Work to be completed:
Copy out precisely the lines beginning at the line that contains "fin_names = [name" and ending at the line that contains "zip(*points))), Vector(map(max, zip(*points)))", including both.

Source data:
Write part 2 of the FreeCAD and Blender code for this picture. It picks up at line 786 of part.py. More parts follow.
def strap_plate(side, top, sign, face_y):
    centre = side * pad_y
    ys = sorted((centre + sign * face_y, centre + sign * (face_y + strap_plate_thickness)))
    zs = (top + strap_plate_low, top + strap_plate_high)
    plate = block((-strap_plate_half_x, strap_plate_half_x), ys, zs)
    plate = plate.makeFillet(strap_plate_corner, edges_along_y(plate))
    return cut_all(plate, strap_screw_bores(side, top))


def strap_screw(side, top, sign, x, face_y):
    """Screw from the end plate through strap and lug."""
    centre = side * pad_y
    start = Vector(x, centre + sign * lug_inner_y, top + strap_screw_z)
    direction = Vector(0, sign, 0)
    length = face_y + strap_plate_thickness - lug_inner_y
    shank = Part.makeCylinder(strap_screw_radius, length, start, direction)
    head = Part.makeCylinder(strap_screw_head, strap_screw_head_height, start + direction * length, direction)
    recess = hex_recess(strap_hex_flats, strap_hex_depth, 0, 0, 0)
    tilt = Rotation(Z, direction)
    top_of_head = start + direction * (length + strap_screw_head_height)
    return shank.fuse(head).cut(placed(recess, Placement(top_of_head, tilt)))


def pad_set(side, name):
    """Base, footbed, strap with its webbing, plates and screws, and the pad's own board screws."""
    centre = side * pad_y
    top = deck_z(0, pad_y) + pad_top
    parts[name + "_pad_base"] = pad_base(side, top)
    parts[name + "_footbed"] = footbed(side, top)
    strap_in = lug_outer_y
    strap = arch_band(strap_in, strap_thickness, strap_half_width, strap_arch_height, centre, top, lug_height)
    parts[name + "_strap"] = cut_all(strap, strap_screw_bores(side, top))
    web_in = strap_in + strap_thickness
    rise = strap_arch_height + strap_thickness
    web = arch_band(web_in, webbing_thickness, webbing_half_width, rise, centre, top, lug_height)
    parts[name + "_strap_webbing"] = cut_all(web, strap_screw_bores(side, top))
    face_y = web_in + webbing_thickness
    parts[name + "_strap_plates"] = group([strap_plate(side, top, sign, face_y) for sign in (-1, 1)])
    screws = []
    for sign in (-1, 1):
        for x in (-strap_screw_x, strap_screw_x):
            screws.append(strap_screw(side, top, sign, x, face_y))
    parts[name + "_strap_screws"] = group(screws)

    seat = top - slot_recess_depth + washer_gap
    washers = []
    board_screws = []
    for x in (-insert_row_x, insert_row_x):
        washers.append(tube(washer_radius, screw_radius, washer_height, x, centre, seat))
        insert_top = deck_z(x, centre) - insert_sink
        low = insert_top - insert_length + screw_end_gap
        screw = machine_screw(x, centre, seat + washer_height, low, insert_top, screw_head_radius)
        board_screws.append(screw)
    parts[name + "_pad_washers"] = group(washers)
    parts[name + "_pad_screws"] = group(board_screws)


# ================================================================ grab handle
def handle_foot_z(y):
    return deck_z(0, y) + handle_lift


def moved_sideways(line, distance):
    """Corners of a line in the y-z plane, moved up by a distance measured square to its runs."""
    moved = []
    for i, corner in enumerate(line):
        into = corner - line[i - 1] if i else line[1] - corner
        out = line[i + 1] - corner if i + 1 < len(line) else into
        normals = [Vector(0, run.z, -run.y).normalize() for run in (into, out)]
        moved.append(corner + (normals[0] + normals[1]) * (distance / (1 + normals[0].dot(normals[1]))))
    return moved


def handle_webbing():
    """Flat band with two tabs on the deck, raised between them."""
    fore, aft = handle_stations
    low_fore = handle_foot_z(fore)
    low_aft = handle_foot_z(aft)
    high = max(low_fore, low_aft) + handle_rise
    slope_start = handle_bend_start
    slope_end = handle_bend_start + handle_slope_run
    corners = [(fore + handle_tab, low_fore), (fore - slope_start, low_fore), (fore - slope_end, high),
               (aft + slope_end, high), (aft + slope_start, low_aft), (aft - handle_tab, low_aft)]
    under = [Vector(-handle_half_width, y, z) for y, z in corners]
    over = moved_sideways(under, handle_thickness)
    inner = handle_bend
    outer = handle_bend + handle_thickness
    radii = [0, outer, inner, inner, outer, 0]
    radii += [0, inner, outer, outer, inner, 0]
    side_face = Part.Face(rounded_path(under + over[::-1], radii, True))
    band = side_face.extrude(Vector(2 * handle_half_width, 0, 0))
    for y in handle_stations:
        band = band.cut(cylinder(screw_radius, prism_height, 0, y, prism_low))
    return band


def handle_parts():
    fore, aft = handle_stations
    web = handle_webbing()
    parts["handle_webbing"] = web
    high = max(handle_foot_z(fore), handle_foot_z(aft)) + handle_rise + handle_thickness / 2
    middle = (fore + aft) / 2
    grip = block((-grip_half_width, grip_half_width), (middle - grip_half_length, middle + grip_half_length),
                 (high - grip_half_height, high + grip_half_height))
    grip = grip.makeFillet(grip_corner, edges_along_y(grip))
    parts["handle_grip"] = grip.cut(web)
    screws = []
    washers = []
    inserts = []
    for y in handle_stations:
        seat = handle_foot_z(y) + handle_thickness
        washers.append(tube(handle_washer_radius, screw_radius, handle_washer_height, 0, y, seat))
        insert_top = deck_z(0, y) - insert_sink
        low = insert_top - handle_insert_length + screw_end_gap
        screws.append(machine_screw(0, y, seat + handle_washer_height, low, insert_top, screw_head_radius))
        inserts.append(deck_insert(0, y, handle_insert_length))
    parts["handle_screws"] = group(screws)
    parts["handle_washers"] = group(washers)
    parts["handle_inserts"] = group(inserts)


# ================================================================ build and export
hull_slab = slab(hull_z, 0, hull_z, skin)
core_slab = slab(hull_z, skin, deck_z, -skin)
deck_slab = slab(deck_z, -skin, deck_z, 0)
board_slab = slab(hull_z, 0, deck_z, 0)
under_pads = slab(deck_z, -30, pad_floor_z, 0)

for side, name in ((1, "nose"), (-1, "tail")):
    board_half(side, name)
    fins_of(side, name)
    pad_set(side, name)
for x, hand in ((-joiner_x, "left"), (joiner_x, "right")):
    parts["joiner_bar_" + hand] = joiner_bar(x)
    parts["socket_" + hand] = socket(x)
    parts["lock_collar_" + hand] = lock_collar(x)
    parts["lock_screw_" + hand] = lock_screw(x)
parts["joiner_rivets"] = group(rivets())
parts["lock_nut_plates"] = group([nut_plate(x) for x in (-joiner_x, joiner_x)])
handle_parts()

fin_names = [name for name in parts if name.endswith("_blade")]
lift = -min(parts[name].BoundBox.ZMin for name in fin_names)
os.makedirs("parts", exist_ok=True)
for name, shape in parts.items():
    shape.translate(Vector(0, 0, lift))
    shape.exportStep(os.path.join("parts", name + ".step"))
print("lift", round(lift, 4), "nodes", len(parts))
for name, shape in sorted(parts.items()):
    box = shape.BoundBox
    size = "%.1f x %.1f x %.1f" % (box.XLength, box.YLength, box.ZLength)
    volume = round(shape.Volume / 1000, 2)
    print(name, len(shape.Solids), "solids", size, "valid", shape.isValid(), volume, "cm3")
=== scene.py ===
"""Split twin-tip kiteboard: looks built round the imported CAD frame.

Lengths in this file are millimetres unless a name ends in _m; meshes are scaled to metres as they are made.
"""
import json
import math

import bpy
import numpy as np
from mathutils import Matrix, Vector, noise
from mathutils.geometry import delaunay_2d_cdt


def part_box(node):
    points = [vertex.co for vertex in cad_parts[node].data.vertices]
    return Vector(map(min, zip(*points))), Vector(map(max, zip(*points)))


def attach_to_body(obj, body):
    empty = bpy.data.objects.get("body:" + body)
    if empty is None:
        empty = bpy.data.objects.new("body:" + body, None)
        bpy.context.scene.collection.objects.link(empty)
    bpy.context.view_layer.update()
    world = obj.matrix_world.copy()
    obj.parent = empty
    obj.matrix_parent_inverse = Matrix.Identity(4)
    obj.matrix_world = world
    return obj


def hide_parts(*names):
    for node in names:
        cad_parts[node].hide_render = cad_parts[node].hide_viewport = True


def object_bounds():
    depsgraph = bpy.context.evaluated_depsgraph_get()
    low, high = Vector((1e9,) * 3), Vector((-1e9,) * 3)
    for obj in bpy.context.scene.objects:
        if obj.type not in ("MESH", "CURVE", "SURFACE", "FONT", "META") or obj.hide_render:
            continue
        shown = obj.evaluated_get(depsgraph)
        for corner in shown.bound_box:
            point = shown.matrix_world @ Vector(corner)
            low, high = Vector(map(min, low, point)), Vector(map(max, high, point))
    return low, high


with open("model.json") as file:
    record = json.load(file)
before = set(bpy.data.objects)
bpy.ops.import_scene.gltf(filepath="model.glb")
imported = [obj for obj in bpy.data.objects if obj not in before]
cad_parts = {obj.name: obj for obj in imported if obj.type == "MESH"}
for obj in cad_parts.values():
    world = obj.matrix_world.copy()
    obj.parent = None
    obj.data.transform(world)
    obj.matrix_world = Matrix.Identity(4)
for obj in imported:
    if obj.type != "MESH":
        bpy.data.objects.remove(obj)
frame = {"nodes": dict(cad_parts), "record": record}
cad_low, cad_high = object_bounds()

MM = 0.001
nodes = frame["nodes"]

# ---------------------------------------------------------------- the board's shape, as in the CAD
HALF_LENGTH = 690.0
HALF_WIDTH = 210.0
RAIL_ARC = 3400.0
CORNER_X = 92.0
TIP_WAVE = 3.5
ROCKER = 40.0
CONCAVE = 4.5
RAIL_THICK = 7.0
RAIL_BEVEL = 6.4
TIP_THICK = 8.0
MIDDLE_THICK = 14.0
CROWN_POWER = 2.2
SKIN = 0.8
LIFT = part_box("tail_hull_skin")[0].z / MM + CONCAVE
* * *
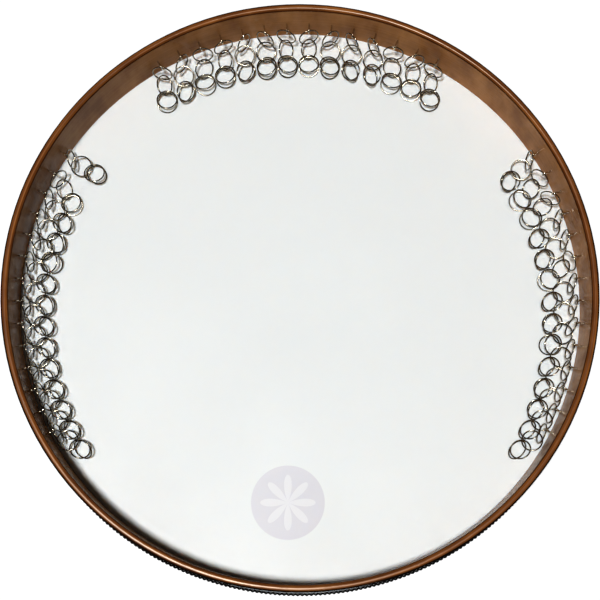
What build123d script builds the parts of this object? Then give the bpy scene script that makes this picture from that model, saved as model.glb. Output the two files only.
* * *
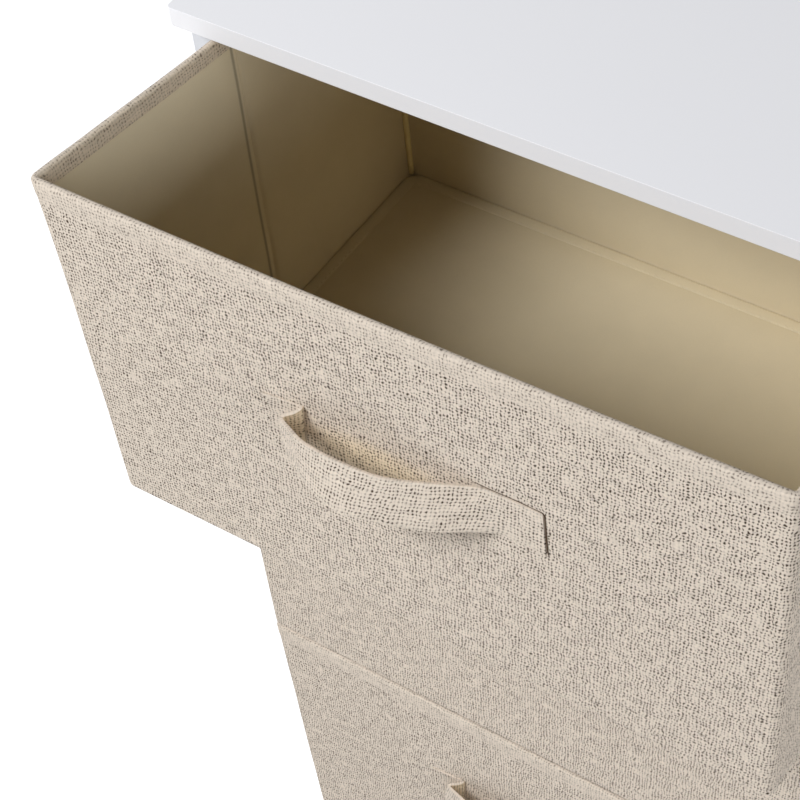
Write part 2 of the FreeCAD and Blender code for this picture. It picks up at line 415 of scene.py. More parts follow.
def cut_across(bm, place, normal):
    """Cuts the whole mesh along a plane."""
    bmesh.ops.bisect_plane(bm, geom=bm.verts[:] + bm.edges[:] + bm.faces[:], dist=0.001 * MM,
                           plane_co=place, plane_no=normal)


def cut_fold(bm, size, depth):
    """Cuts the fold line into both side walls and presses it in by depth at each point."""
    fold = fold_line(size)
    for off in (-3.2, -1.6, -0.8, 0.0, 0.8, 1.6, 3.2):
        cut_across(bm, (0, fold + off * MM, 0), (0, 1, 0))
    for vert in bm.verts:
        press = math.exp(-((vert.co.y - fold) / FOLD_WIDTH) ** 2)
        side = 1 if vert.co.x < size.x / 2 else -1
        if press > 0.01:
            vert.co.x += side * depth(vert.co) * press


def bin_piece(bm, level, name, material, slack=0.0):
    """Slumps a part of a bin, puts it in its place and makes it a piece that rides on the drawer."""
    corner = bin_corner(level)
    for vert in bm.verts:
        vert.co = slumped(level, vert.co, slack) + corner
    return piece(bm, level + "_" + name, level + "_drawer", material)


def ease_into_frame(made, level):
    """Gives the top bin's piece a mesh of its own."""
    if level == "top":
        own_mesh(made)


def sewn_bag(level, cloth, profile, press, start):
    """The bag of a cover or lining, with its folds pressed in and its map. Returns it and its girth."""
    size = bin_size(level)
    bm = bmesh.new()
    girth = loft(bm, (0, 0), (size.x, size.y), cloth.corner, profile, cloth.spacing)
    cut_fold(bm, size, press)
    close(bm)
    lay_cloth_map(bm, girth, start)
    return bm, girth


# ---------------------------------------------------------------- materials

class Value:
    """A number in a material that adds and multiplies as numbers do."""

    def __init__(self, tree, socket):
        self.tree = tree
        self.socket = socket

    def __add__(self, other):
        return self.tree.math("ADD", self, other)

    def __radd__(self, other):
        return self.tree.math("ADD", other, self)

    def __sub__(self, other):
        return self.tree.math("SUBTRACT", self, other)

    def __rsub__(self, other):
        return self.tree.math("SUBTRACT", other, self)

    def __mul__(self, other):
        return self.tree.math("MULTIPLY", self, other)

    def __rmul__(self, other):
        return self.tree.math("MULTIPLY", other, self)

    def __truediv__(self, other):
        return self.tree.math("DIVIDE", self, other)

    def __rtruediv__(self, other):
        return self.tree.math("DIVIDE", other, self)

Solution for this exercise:
fin_names = [name for name in parts if name.endswith("_blade")]
lift = -min(parts[name].BoundBox.ZMin for name in fin_names)
os.makedirs("parts", exist_ok=True)
for name, shape in parts.items():
    shape.translate(Vector(0, 0, lift))
    shape.exportStep(os.path.join("parts", name + ".step"))
print("lift", round(lift, 4), "nodes", len(parts))
for name, shape in sorted(parts.items()):
    box = shape.BoundBox
    size = "%.1f x %.1f x %.1f" % (box.XLength, box.YLength, box.ZLength)
    volume = round(shape.Volume / 1000, 2)
    print(name, len(shape.Solids), "solids", size, "valid", shape.isValid(), volume, "cm3")
=== scene.py ===
"""Split twin-tip kiteboard: looks built round the imported CAD frame.

Lengths in this file are millimetres unless a name ends in _m; meshes are scaled to metres as they are made.
"""
import json
import math

import bpy
import numpy as np
from mathutils import Matrix, Vector, noise
from mathutils.geometry import delaunay_2d_cdt


def part_box(node):
    points = [vertex.co for vertex in cad_parts[node].data.vertices]
    return Vector(map(min, zip(*points))), Vector(map(max, zip(*points)))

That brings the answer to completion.